Since the passage of HB 2127, a great deal of conflict has arisen between some Texas municipalities and state entities. Several mayors and other elected officials expressed strong disagreement with the power of the new law to limit the rights of local governments from passing regulations. State officials pushed back against municipal disapproval in equal measure. The resulting tension has strained relations between some municipalities and the state. However, local leaders are putting in the effort to repair their relationships moving forward – here is how.
Repairing a history of conflict
It is nothing new for local and state elected officials to disagree on everything from budgets to ordinances. Last year, Gov. Abbott’s signing of HB 2127 proved a particularly sore spot for cities and counties throughout the state. The bill received vocal and extensive controversy, particularly from municipal officials who objected to the limitations placed on municipalities to govern themselves.

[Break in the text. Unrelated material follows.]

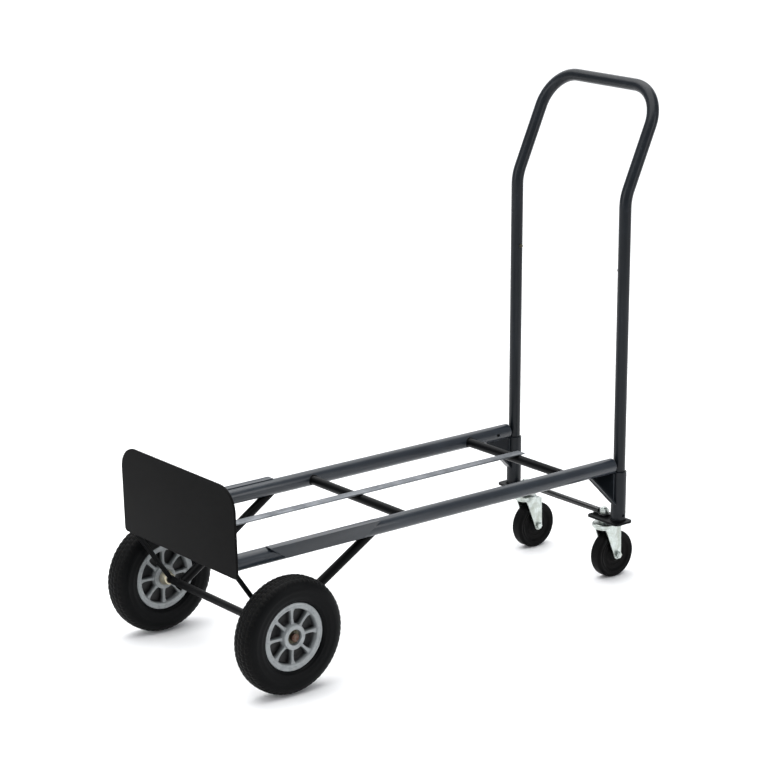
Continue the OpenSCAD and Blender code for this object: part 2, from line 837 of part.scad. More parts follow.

For the upcoming year, prominent city officials such as Mayor Kirk Watson of Austin and Mayor-elect John Whitmire of Houston have pledged to put in the effort to mend relations with state officials. Some of their methods include:
- Reaching across political lines.
- Placing constituents’ needs first.
- Avoiding social media fights.
- Collaborating with the state to solve local issues.
Local constituents seem to support these efforts. Many are tired of the back-and-forth quarrels between the officials they have elected at the local and state levels. Whether the efforts of city leaders will succeed is not yet known.
Positive relationships moving forward?
The air of conflict in the political arena is certainly not limited to the federal level, as the last year has shown. If municipal and state officials wish to reduce animosity, they will need to make a commitment to fostering positive relationships. This is true even when they disagree on major issues.